▶ Material provided:
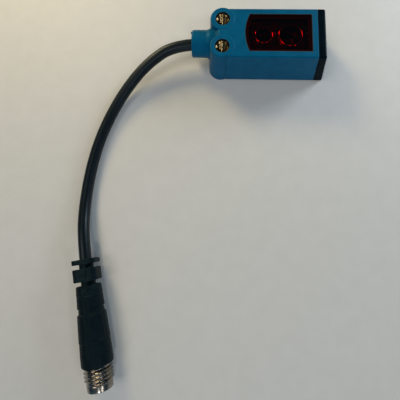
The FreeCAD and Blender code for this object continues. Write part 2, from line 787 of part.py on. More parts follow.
def make_adjuster_screw():
    """The slotted sensitivity adjuster and its spindle."""
    top = "-dial_sink"
    low = "-dial_sink - dial_height"
    head = cylinder("dial_head", "x", "dial_radius", low, top)
    spindle = cylinder("dial_spindle", "x", "spindle_radius", "spindle_end", low)
    slot = box(
        "dial_slot",
        ("-dial_sink - slot_depth", "1"),
        ("-2 * dial_radius", "2 * dial_radius"),
        ("-slot_width / 2", "slot_width / 2"),
    )
    return into_control_frame(cut("adjuster_screw", fuse("dial", head, spindle), slot))


def make_adjuster_ring():
    """The O-ring that keeps dust out round the spindle."""
    span = ("ring_start", "ring_start + ring_height")
    outer = cylinder("ring_blank", "x", "ring_radius", *span)
    bore = cylinder("ring_bore", "x", "spindle_radius + dial_play", *span)
    return into_control_frame(cut("adjuster_ring", outer, bore))


def make_potentiometer():
    """A square hollow body on the control board, with a hole for the spindle."""
    half = "pot_size / 2"
    case = box("pot_case", ("pot_start", "pot_end"), (f"-{half}", half), (f"-{half}", half))
    chamber = ("pot_start + pot_wall", "pot_end - pot_wall")
    room = cylinder("pot_chamber", "x", "pot_room", *chamber)
    hole = cylinder("pot_hole", "x", "spindle_radius + dial_play", chamber[1], "pot_end")
    inside = fuse("pot_inside", room, hole)
    return into_control_frame(cut("potentiometer_body", case, inside))


def make_potentiometer_wiper():
    """The brass disc on the spindle's end that sweeps the resistor track."""
    end = "spindle_end"
    disc = cylinder("wiper_disc", "x", "wiper_radius", f"{end} - wiper_height", end)
    disc.Label = "wiper_disc_blank"
    return into_control_frame(compound("potentiometer_wiper", disc))


def make_control_board():
    board = box(
        "control_board_blank",
        ("pot_start - board_thickness", "pot_start"),
        ("-control_half", "control_half"),
        ("control_low", "control_high"),
    )
    return into_control_frame(compound("control_board", board))


def make_lamp(name, sign):
    """One indicator chip on the control board."""
    center = f"{sign}lamp_offset"
    half = "lamp_size / 2"
    chip = box(
        f"{name}_chip",
        ("pot_start", "pot_start + lamp_height"),
        (f"{center} - {half}", f"{center} + {half}"),
        (f"-{half}", half),
    )
    return into_control_frame(compound(name, chip))


def make_light_pipe(name, sign):
    """A clear rod that brings one indicator's light to the sloping face."""
    across = (f"{sign}lamp_offset", "0")
    rod = cylinder(f"{name}_rod", "x", "pipe_radius", "pipe_start", "pipe_end", across)
    return into_control_frame(compound(name, rod))


def make_cap_seal():
    """A flat gasket round the spigot's root, in the corner between cap and housing."""
    side = "body_width / 2 - side_wall - spigot_gap"
    low = "rear_wall + spigot_gap"
    high = "body_depth - front_wall - spigot_gap"
    start = "spigot_start - cap_seal_width"
    thick = "spigot_wall / 2"
    outer = box("seal_plate", (start, "spigot_start"), (f"-({side})", side), (low, high))
    inner = box(
        "seal_room",
        (start, "spigot_start"),
        (f"-({side} - {thick})", f"{side} - {thick}"),
        (f"{low} + {thick}", f"{high} - {thick}"),
    )
    return cut("cap_seal", outer, inner)


# ---------------------------------------------------------------------------------------------
# Cable and its cores
# ---------------------------------------------------------------------------------------------
def ring_on_cable(name, radius, start, end):
    across = ("0", "neck_height")
    outer = cylinder(f"{name}_blank", "x", radius, start, end, across)
    bore = cylinder(f"{name}_bore", "x", "cable_radius", start, end, across)
    return cut(name, outer, bore)


def make_pigtail_cable():
    """The jacketed cable from inside the neck to the plug's strain relief."""
    radii = bend_radii(CABLE_ROUTE)
    print("cable bend radii:", ", ".join(f"{radius:.1f}" for radius in radii))
    return tube("pigtail_cable", CABLE_ROUTE, radii, size("cable_radius"))


def make_core(name, pad_y, seat):
    """One insulated core from the jacket's end to its pad on the main board."""
    start_y = seat[0] * size("wire_offset")
    start_z = size("neck_height") + seat[1] * size("wire_offset")
    board_top = size("board_bottom") + size("board_thickness")
    corners = [
        (size("cable_start"), start_y, start_z),
        (CORE_BEND_X, start_y, start_z),
        (CORE_PAD_X, pad_y, start_z),
        (CORE_PAD_X, pad_y, board_top),
    ]
    return tube(name, corners, [CORE_BEND_RADIUS] * 2, size("wire_radius"))


# ---------------------------------------------------------------------------------------------
# Plug
# ---------------------------------------------------------------------------------------------
def make_plug_overmould():
    """The moulded grip with its ribbed strain relief."""
    grip = body("plug_overmould")
    profile = sketch_on(grip, "grip_profile", "XY_Plane")
    draw_polygon(
        profile,
        [
            ("0", "0"),
            ("0", "plug_root"),
            ("rib_one_end", "plug_root"),
            ("rib_one_end", "plug_core"),
            ("rib_two_start", "plug_core"),
            ("rib_two_start", "plug_root"),
            ("rib_two_end", "plug_root"),
            ("rib_two_end", "plug_core"),
            ("mould_start", "plug_core"),
            ("mould_start", "plug_root"),
            ("mould_straight", "plug_radius"),
            ("mould_end", "plug_radius - mould_draft"),
            ("mould_end", "nose_radius"),
            ("sleeve_start", "nose_radius"),
            ("sleeve_start", "sleeve_bore"),
            ("contact_seat", "sleeve_bore"),
            ("contact_seat", "0"),
        ],
    )
    revolve(grip, profile)
    for index, sign in enumerate(("", "-"), start=1):
        flat = sketch_on(grip, f"rib_flat_{index}", "XY_Plane", f"{sign}rib_half")
        draw_rectangle(flat, ("-1", "(rib_two_end + mould_start) / 2"), ("-plug_radius", "plug_radius"))
        extrude(grip, "Pocket", flat, "plug_radius", back=(sign == ""))
    return into_plug_frame(grip)


def make_plug_sleeve():
    """The nickel plated M8 sleeve: root in the moulding, thread and plain nose."""
    sleeve = body("plug_threaded_sleeve")
    profile = sketch_on(sleeve, "sleeve_profile", "XY_Plane")
    draw_polygon(
        profile,
        [
            ("sleeve_start", "sleeve_bore"),
            ("sleeve_start", "nose_radius"),
            ("mould_end", "nose_radius"),
            ("mould_end", "thread_radius"),
            ("thread_end", "thread_radius"),
            ("thread_end", "nose_radius"),
            ("plug_end", "nose_radius"),
            ("plug_end", "sleeve_bore"),
        ],
    )
    revolve(sleeve, profile)
    return into_plug_frame(sleeve)


def contact_seats():
    """Centres of the four contacts across the plug, as formulas."""
    seats = []
    for quarter in range(4):
        turn = f"{45 + 90 * quarter} deg"
        seats.append((f"contact_circle * cos({turn})", f"contact_circle * sin({turn})"))
    return seats


def make_contact_carrier():
    """The insulating insert that holds the four contacts."""
    core = cylinder("carrier_core", "x", "sleeve_bore", "carrier_root", "carrier_front")
    holes = []
    for index, seat in enumerate(contact_seats(), start=1):
        span = ("carrier_root", "carrier_front")
        holes.append(cylinder(f"contact_hole_{index}", "x", "contact_radius", *span, seat))
    drilled = cut("plug_contact_carrier", core, fuse("contact_holes", *holes))
    return into_plug_frame(drilled)


def make_contacts():
    """Four gold plated contact pins."""
    pins = []
    for index, seat in enumerate(contact_seats(), start=1):
        span = ("contact_root", "contact_front")
        pins.append(cylinder(f"contact_{index}", "x", "contact_radius", *span, seat))
    return into_plug_frame(compound("plug_contacts", *pins))


# ---------------------------------------------------------------------------------------------
# Assembly
# ---------------------------------------------------------------------------------------------
def make_drilled_cap():
    """The finished cap, with the openings that are square to its sloping face."""
    blank = make_head_cap()
    blank.Label = "head_cap_blank"
    drilled = cut("drilled_cap", blank, make_control_holes())
    drilled.Label = "head_cap"
    return drilled


def make_all():
    fill_sheet()
    nodes = [
        make_housing(),
        make_threaded_inserts(),
        make_front_window(),
        make_window_seal(),
        make_optics_carrier(),
        make_lens("emitter"),
        make_lens("receiver"),
        make_main_board(),
        make_emitter_led(),
        make_receiver_photodiode(),
        make_receiver_shield(),
        make_sensor_chip(),
        make_board_capacitors(),
        make_board_link_pins(),
        make_drilled_cap(),
        make_cap_seal(),
        make_adjuster_screw(),
        make_adjuster_ring(),
        make_potentiometer(),
        make_potentiometer_wiper(),
        make_control_board(),
        make_lamp("power_led", ""),
        make_lamp("signal_led", "-"),
        make_light_pipe("power_light_pipe", ""),
        make_light_pipe("signal_light_pipe", "-"),
        ring_on_cable("cable_grommet", "neck_bore", "grommet_start", "grommet_end"),
        ring_on_cable("cable_clamp", "clamp_radius", "clamp_start", "clamp_end"),
        make_pigtail_cable(),
        *[make_core(*core) for core in CORES],
        make_plug_overmould(),
        make_plug_sleeve(),
        make_contact_carrier(),
        make_contacts(),
    ]
    doc.recompute()
    return nodes


def check_document(nodes):
    """Stop before anything is written if a feature failed or a shape is unsound."""
    failed = [item.Name for item in doc.Objects if {"Invalid", "Error"} & set(item.State)]
    if failed:
        raise RuntimeError(f"features that failed: {failed}")
    for node in nodes:
        if node.Shape.isNull() or not node.Shape.isValid():
            raise RuntimeError(f"{node.Label} has no valid shape")
        if not node.Shape.Solids:
            raise RuntimeError(f"{node.Label} has no solid")


def write_parts(nodes):
    os.makedirs("parts", exist_ok=True)
    for node in nodes:
        node.Shape.exportStep(f"parts/{node.Label}.step")
        bounds = node.Shape.BoundBox
        print(
            f"{node.Label:24s} solids {len(node.Shape.Solids)} volume {node.Shape.Volume:9.3f}"
            f"  x {bounds.XMin:7.2f} {bounds.XMax:7.2f}"
            f"  y {bounds.YMin:7.2f} {bounds.YMax:7.2f}"
            f"  z {bounds.ZMin:6.2f} {bounds.ZMax:6.2f}"
        )


all_nodes = make_all()
check_document(all_nodes)
write_parts(all_nodes)
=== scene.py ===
import json
import math

import bmesh
import bpy
from mathutils import Euler, Matrix, Vector


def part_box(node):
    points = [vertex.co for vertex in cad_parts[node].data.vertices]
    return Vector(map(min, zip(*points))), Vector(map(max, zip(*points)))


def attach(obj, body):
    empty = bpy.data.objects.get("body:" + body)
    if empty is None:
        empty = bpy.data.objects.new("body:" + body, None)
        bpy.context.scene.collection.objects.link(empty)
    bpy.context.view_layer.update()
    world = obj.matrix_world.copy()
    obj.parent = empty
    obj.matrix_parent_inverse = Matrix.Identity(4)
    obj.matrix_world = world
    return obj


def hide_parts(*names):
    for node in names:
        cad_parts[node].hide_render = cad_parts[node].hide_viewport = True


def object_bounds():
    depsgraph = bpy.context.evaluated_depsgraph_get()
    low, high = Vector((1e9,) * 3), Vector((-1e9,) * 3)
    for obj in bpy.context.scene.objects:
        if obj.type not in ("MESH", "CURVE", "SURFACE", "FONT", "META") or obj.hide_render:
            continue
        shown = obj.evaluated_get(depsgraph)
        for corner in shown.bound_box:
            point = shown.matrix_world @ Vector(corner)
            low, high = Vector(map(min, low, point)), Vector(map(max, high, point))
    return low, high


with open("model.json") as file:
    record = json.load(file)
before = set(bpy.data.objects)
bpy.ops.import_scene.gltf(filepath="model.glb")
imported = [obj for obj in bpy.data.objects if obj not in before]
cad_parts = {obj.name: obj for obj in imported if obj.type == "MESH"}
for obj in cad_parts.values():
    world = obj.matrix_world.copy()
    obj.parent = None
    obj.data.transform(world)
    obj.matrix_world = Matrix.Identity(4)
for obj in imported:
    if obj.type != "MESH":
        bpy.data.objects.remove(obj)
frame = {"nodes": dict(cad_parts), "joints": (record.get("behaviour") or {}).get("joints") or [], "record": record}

# A miniature photoelectric sensor with a pigtail cable and an M8 plug. The shapes below are
# worked out in millimetres in the frame of the CAD model and scaled to metres once, when a
# piece is published. The camera, the cable's route and the lights are in metres.
MM = 0.001
CAD_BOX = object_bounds()


def box_of(node):
    """A CAD node's lowest and highest corner in millimetres."""
    low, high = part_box(node)
    return low / MM, high / MM


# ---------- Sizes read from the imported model, in millimetres ----------
SHELL_LOW, SHELL_HIGH = box_of("housing")
CAP_HIGH = box_of("head_cap")[1]
INSERT_LOW, INSERT_HIGH = box_of("threaded_inserts")
PANE_LOW, PANE_HIGH = box_of("front_window")
SEAT_LOW, SEAT_HIGH = box_of("window_seal")
GROMMET_LOW, GROMMET_HIGH = box_of("cable_grommet")
CARRIER_LOW, CARRIER_HIGH = box_of("optics_carrier")

HALF_WIDTH = CAP_HIGH.y
DEPTH = CAP_HIGH.z
NECK_END = SHELL_LOW.x
HEAD_REAR = CAP_HIGH.x
SPLIT_REAR = SHELL_HIGH.x
LUG_X = (INSERT_LOW.x + INSERT_HIGH.x) / 2
INSERT_RADIUS = (INSERT_HIGH.x - INSERT_LOW.x) / 2
LUG_Y = INSERT_HIGH.y - INSERT_RADIUS
LUG_RADIUS = SHELL_HIGH.y - LUG_Y
LUG_TOP = SHELL_HIGH.z
NECK_Z = (GROMMET_LOW.z + GROMMET_HIGH.z) / 2
NECK_BORE = (GROMMET_HIGH.z - GROMMET_LOW.z) / 2

# ---------- Sizes that the boxes don't give, the same as in the CAD model ----------
FLAT_START = -10.4
WEB_START = -14.3
SPLIT_FRONT = 16.2
HEAD_FRONT = 18.5
EDGE_ROUND = 0.5
SIDE_WALL = 1.4
REAR_WALL = 1.2
FRONT_WALL = 2.0
CAVITY_START = -9.2
NECK_RADIUS = 3.9
COLLAR_RADIUS = 4.25
COLLAR_START = -16.0
WINDOW_ARC = 14.9
WINDOW_ARC_CENTER = 9.5
SEAL_WIDTH = 0.22
OPENING_INSET = 1.12
CABLE_RADIUS = 1.7

ALONG_X = Matrix.Identity(4)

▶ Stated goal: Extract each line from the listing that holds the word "json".

▶ Final result:
import json
with open("model.json") as file:
    record = json.load(file)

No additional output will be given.